Wealth rose dramatically. China was able to build canals, bridges, expand and fortify the Great Wall into the brick and stone mammoth we know today, and complete numerous other public works projects.

(Incidentally, as we discussed recently, taxing the rich was not the main method of funding this infrastructure. Instead, merchants were praised, and held in high esteem, for their voluntary contributions to the public good.)

And overall China had become one of the wealthiest, most powerful countries in the world.

It’s not hard to see why. Economic freedom. Deregulation. Stable currency. Responsible spending.
We’ve seen these elements over and over again throughout history.

In the 10th century, the city-state of Venice followed a similar model of economic freedom.

At a time when Medieval Europe was choking on the feudal system, Venice was one of the few places where even peasants could strike it rich.

The Venetian government established limited partnerships, enshrined the rule of law, and eventually established the Venetian Gold ducat– a gold coin that quickly became widely accepted around the world for international trade due to its purity and stability.

As a result of such policies, tiny Venice became one of the wealthiest and most powerful economies in Europe.

Centuries later, the Netherlands advanced this model even further, becoming the most capitalist country the world had ever seen up to that point.

The Dutch established the first stock exchange, the first publicly-traded companies (like the Dutch East India Company), and countless other financial innovations ranging from mutual funds to stock options.

The government stepped out of the way and allowed the private sector to flourish. They kept taxes reasonable and the currency stable; in fact the Dutch guilder– a silver coin– became the reserve currency of Europe during the 1700s.

History is full of more examples that show how economic prosperity is actually a pretty simple formula.

All it takes is economic freedom, fiscal responsibility, and a stable currency. This is also how the United States became the wealthiest country in the world.

But the direction that the US and most of the West are taking now is the opposite.

They demonstrate a complete lack of fiscal responsibility. They spend trillions of dollars now like it’s no big deal. $30 trillion in debt– 50% larger than the size of the entire economy– is nothing to them.

The central banks also keep debasing the currency; they ‘printed’ so much money last year that the Federal Reserve’s balance sheet nearly doubled in the span of a few months.

And there are plenty of examples of that throughout history as well.

The Western Roman Empire collapsed as a result of its never-ending corruption, fiscal irresponsibility, and currency debasement.
The French Bourbon Monarchy, the Austro-Hungarian Empire, the Ottoman Empire— they all ended as corrupt, bloated, highly-regulated bureaucracies with enormous debts.

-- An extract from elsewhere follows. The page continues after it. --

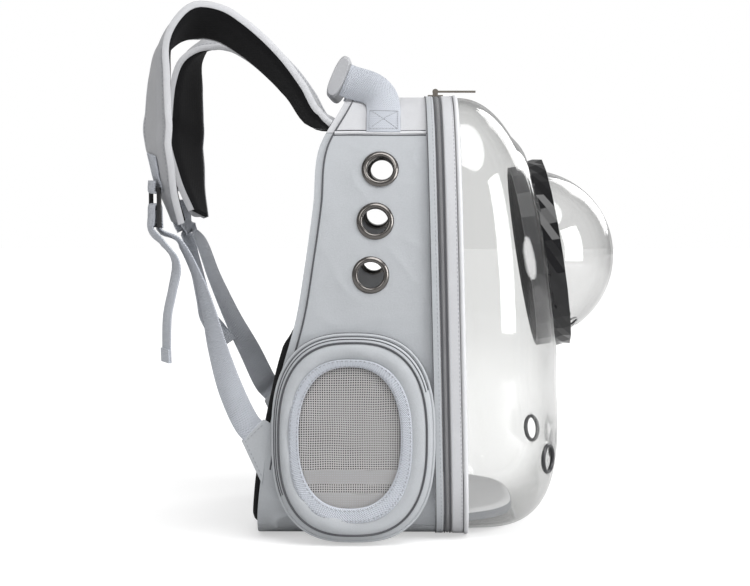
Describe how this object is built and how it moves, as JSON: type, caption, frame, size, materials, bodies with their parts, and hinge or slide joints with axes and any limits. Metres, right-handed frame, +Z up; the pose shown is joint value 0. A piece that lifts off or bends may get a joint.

Sometimes it helps to just step back and look at the big picture— 5,000 years of human history makes it pretty obvious what elements create prosperity versus poverty.

So when you see your government actively embracing extreme deficits, money printing, nationalization of industries, debilitating taxes, and other Marxist principles, ask yourself– are these the principles of prosperity or poverty?

Again, history is quite instructive.

Remember, though, we’re talking about trends here– the bottom won’t fall out tomorrow morning.

But that makes it even more important to think about the future (and your family’s future). Because your government certainly isn’t thinking about it.

You can’t control what politicians and central bankers are going to do. You can’t control the national outcome. But you can control your own outcome… and your own future prosperity.

If they raise taxes, for example, you can be prepared to take legal steps to reduce what you owe.

If devalue the currency, you can preserve your savings in alternative assets.

If they excessively regulate business, you may consider restructuring in a more advantageous jurisdiction.

This is what a Plan B is all about– ensuring that whatever happens or doesn’t happen next, you’ll always be in a position of strength.